The point here isn’t that everyone needs to get into Bayesian modeling—that’s just an example—but that if students want to learn about state of the art methods, proprietary software packages often aren’t going to be the place for it. And state of the art here shouldn’t be taken as synonymous with “highly advanced” or “futuristic”. But if and when they’re interests take them into methodological territory that doesn’t overlap perfectly with yours as an adviser the standard of what’s expected may diverge considerably from what’s capable with the tools you assume are fine. When I learned social network analysis I was taught on Pajek. But looking around at what was being published in Political Science and Sociology, it seemed like everyone was using R, not Pajek. While I learned a lot of substantive knowledge, the implementational/computational skills I learned were useless and I had to go back and relearn a lot of material. Not just because of tastes, but because the software just wasn’t capable of estimating the sorts of models that were relevant to my interests. More to the point, the field in practice seemed to have advanced beyond that that particular package was even capable of.

Having to learn a new software package to implement what I wanted wasn’t the end of the world, but it did create a lot of costs in terms of time and effort to re-learn basic implementation issues that could have been avoided had the person who taught the course been more in line with the state of the art, so to speak. But I get it—Pajek probably worked fine for them for what they were doing. The problem is that wasn’t effective or useful for what was expected of the students they were teaching. The advantage of R in this context is that if you only need to use linear regression for your work, great. But in teaching that material to your students you’re also teaching them the basic language and ecosystem they’ll need to simply install another package that can handle material that is more relevant to their interests. That is, when you’re teaching someone in R they’ll use that environment and language for their basic stats and regression skills, but if their interests take them in directions that diverge from their instructor’s they don’t have to reinvent the wheel by learning a new platform and language. Even if you only ever use frequentist models, it’s a short jump for a student whose research interests take into into multilevel Bayesian modeling with packages like {brms}. I’d even venture to guess that it will be easier for an adviser to keep up with what the student is doing if they’re both working from a shared language as the synatx is largely the same.

Extended benefits

Another advantage of R seems to be that learning it seems to have much greater utility for students who are seeking non-academic jobs. Don’t get me wrong, there are some private firms that definitely use other proprietary software packages, like Stata or SPSS. In our work we’ve dealt with survey firms who send us our data in SPSS file formats. I think that’s bad practice, but the point is the probability of being able to use some of these software packages outside of academia is not 0. That said, use of R and other languages like Python seem to be much more widespread in industry. Again, proceeding from the premise of “I can afford this software and it’s fine for my work” seems faulty when, as instructors and advisers, our role extends beyond what works for us. Not all students are going to end up in academia. Even many of those on the PhD track who aspire to get tenure track jobs will be forced out of the academic job market and into private sector jobs. Not all of them will choose to go into analytics or data science jobs (substantive skills are enormously beneficial, too), but a lot of them will. Combining substantive expertise with methodological skills that are more readily transferable across the academic/industry divide seems like another way to better prepare students for whatever is to come.

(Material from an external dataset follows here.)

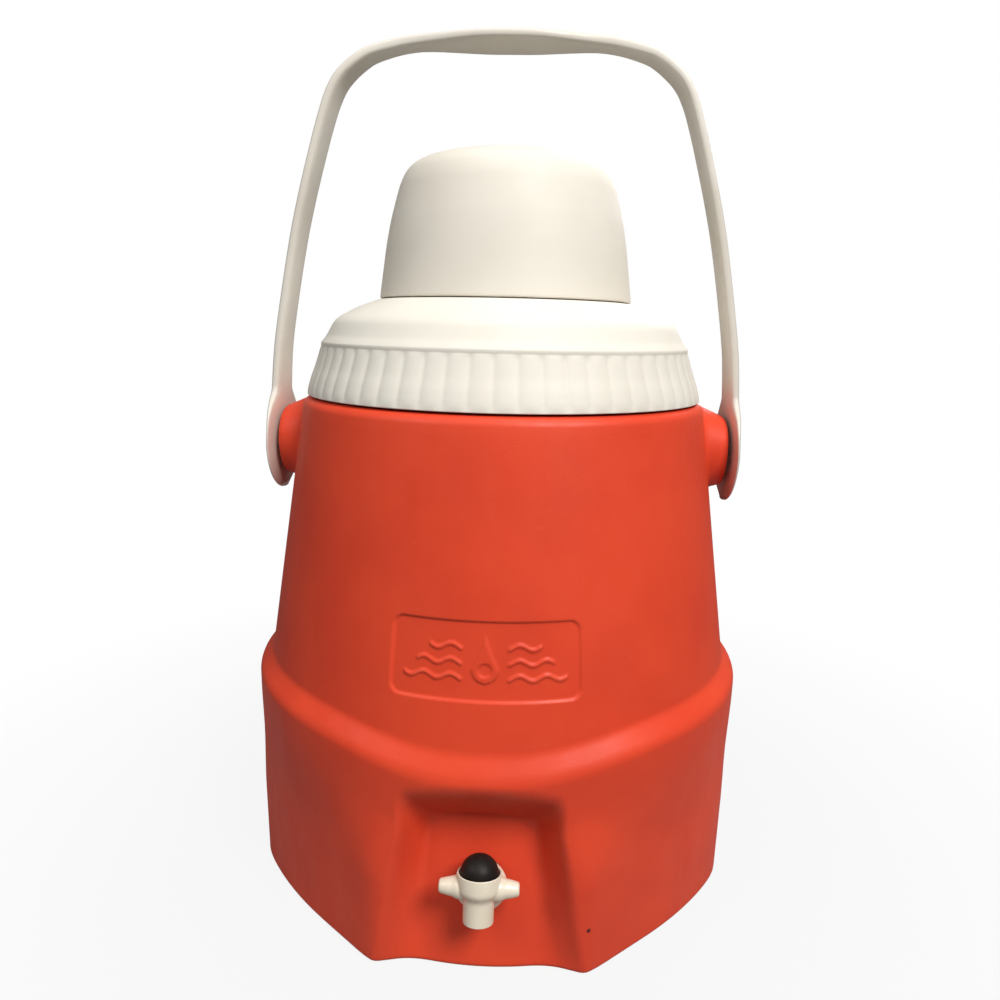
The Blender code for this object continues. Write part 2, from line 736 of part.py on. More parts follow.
def tap_axis():
    """The frame whose Z runs inwards along the tap's shank from the recess floor."""
    return tap_frame() @ Matrix.Rotation(-pi / 2, 4, "X")


def barrel_frame():
    return tap_frame() @ Matrix.Translation((0, -BARREL_OUT, 0))


def make_tap_body():
    barrel = [
        (0, RIM_Z), (BARREL_R, RIM_Z), (BARREL_R, 2.6 * MM), (SPOUT_R + 0.1 * MM, 0.4 * MM),
        (SPOUT_R, SPOUT_FOOT), (0, SPOUT_FOOT),
    ]
    body = piece("tap_body", turned("tap_body", barrel, SMALL_STEPS), "cream", barrel_frame())
    shank = [
        (0, SHANK_LENGTH), (SHANK_R, SHANK_LENGTH), (SHANK_R, -1.8 * MM), (TAP_FLANGE_R, -1.8 * MM),
        (TAP_FLANGE_R, -3.2 * MM), (TAP_FLANGE_R - 0.8 * MM, -3.8 * MM), (7.4 * MM, -4.2 * MM),
        (5.9 * MM, -9.0 * MM), (5.6 * MM, -12.0 * MM), (0, -12.0 * MM),
    ]
    boolean(body, cutter("shank", turned("shank", shank, SMALL_STEPS), tap_axis()), "UNION")
    end = WING_SPAN / 2
    half_wing = [
        (0, end), (WING_R - 0.9 * MM, end), (WING_R - 0.1 * MM, end - 3.2 * MM),
        (WING_R + 0.2 * MM, 10.6 * MM), (WING_ROOT_R, 8.2 * MM),
    ]
    wings = half_wing + [(r, -z) for r, z in reversed(half_wing)]
    sideways = barrel_frame() @ Matrix.Translation((0, 0, WING_Z)) @ Matrix.Rotation(pi / 2, 4, "Y")
    boolean(body, cutter("wings", turned("wings", wings, 24), sideways), "UNION")
    bore = [
        (0, 12 * MM), (8.0 * MM, 12 * MM), (8.0 * MM, 4.2 * MM), (1.9 * MM, 4.2 * MM), (1.9 * MM, 2.9 * MM),
        (4.8 * MM, 2.9 * MM), (4.8 * MM, -2.5 * MM), (3.4 * MM, -2.5 * MM), (3.4 * MM, -3.5 * MM),
        (5.0 * MM, -3.5 * MM), (5.0 * MM, -11 * MM), (0, -11 * MM),
    ]
    barrel_bore = turned("barrel_bore", bore, SMALL_STEPS)
    boolean(body, cutter("barrel_bore", barrel_bore, barrel_frame()), "DIFFERENCE")
    way = cylinder("shank_bore", 2.2 * MM, -BARREL_OUT, SHANK_LENGTH + 2 * MM)
    boolean(body, cutter("shank_bore", way, tap_axis()), "DIFFERENCE")


def make_tap_button():
    skirt, ceiling = 7.6 * MM, 13.8 * MM
    top = RIM_Z + DOME_HEIGHT
    outside = [(0, top)]
    for t in (15, 30, 45, 60, 75, 90):
        outside.append((DOME_R * sin(radians(t)), RIM_Z + DOME_HEIGHT * cos(radians(t))))
    outside += [(DOME_R, skirt)]
    inside = [(5.6 * MM, skirt), (5.6 * MM, 12.0 * MM), (5.2 * MM, ceiling), (0, ceiling)]
    piece("tap_button", turned_open(outside + inside, "tap_button", SMALL_STEPS), "black", barrel_frame())
    stem = [
        (0, 13.5 * MM), (4.6 * MM, 13.5 * MM), (4.6 * MM, 12.5 * MM), (1.5 * MM, 12.5 * MM),
        (1.5 * MM, -4.6 * MM), (0, -4.6 * MM),
    ]
    piece("tap_stem", turned("tap_stem", stem, 24), "cream", barrel_frame())
    valve = [
        (4.4 * MM, -3.8 * MM), (4.4 * MM, -5.4 * MM), (0, -5.4 * MM), (0, -5.0 * MM),
        (1.8 * MM, -5.0 * MM), (1.8 * MM, -3.8 * MM),
    ]
    piece("tap_valve", turned_open(valve, "tap_valve", 24), "rubber", barrel_frame())
    seal = ring_mesh("tap_stem_seal", 1.8 * MM, 4.2 * MM, 4.5 * MM, 5.5 * MM, 24)
    piece("tap_stem_seal", seal, "rubber", barrel_frame())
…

I’d also venture to guess that R makes interdisciplinary collaboration easier. Obviously this isn’t ironclad, but my experience has generally been that different disciplines seem to cluster around particular software packages. While not insurmountable, this certainly raises the cost of conducting collaborative work with people outside of your discipline. Not just learning a new language, but figuring out how to unify workflows based around totally separate software languages and the processes those incentivize can be tricky.

Culture

This last one is admittedly more idiosyncratic, but I just find the culture of the broader R community to be far more welcoming and helpful than Stata. To some extent this isn’t surprising. The people contributing to open source software development genuinely like working on what they’re doing. They have to, otherwise they wouldn’t be doing it. It’s not hard to find enthusiastic R users, but I’m not sure the same can be said for alternative platforms. This makes an enormous difference insofar as there is a massive reserve of people who are willing and happy to help when you run into problems.

But you don’t have to be a superfan of the software you’re using—it’s a tool, a means to an end. But there are other cultural bits that I do think make a difference. I guess I’d label this broadly as “workflow” culture. Again, this sort of thing is present with other software packages. Scott Long’s Workflow of Data Analysis Using Stata was a great resource for managing your workflow and projects. That said, I think the broader culture that has grown up around and along with R is one that is much more cognizant of tying the initially disparate elements of your projects together into a single, unified, workflow. You can see this with the marriage of statistical modeling and writing in RMarkdown, or in the development of different packages used to communicate information through web-based platforms, like {shiny}, {bookdown}, or {pkgdown}, or interfacing easily with GitHub.

Obviously a lot of this is still up to the individual user. Rather, using R by itself doesn’t automatically make you a better social scientist. It doesn’t automatically make your work more replicable. People can still be bad at their job regardless of what platform they use. What it does do is front-loads a lot of the capabilities and ancillary packages that make these things more visible and accessible. It’s more likely to make you aware that these tools even exist, whereas they tend to be more obscured on platforms like Stata.

Takeaway?

To reiterate, if Stata or SPSS works well enough for what you do, that’s great—You should keep using the tool that makes you better at your job! However, as university faculty we’re not just making choices for ourselves, but for the students we teach. And those choices have a lot of knock-on effects. In general I think we should tend to err on the side of lowering barriers to entry for students and providing them with the most flexible tools for the job they want to have, but also the jobs they might have. While R has a lot of problems and quirks, I think it’s the best relative option considering these various factors.